21–23 Jun 2021
Europe/London timezone

French Nuclear Colonialism in the Pacific: Ruination, Nostalgia, and Post-Colonial Politics of Remembering on the Hao Atoll, French Polynesia

21 Jun 2021, 20:00

Description

Although France’s Centre for Experimentation in the Pacific (CEP) has faced local and global criticism for testing 193 atomic devices in French Polynesia from 1966 to 1996, many of the 1,200 residents of the Hao atoll feel nostalgic about their nuclear military past. The Hao population experienced substantial socio-economic change when their atoll was transformed into a major military-logistic base for France’s nuclear testing program. On the local level, the CEP represents an agent of positive change, introducing lucrative job opportunities, free access to electricity, and a vibrant island life with nightclubs and numerous leisure activities.
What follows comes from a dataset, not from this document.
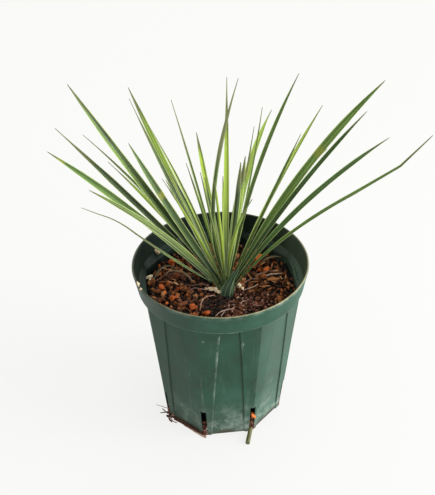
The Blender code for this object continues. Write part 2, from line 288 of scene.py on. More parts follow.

Based on ethnographic research conducted on the Hao atoll in fall 2019, this paper examines the interplay between nuclear nostalgia, the unseen nature of radioactive pollution, and the enduring power of the French nuclearism discourse. Using an anthropological lens, this paper shows the extent to which colonial Cold War nostalgias underlie calculated, imperialist memory politics, masking the nuclear realities of decades of ruination and slow violence. I argue that nostalgia for the nuclear testing era needs to be understood as a means that has been shaped and exploited by the French State and its military for the legitimization of its nuclear testing program. My study offers an alternative analytical angle to the general understanding of how people experience and make sense of the radioactive afterlife of the Cold War in French Polynesia.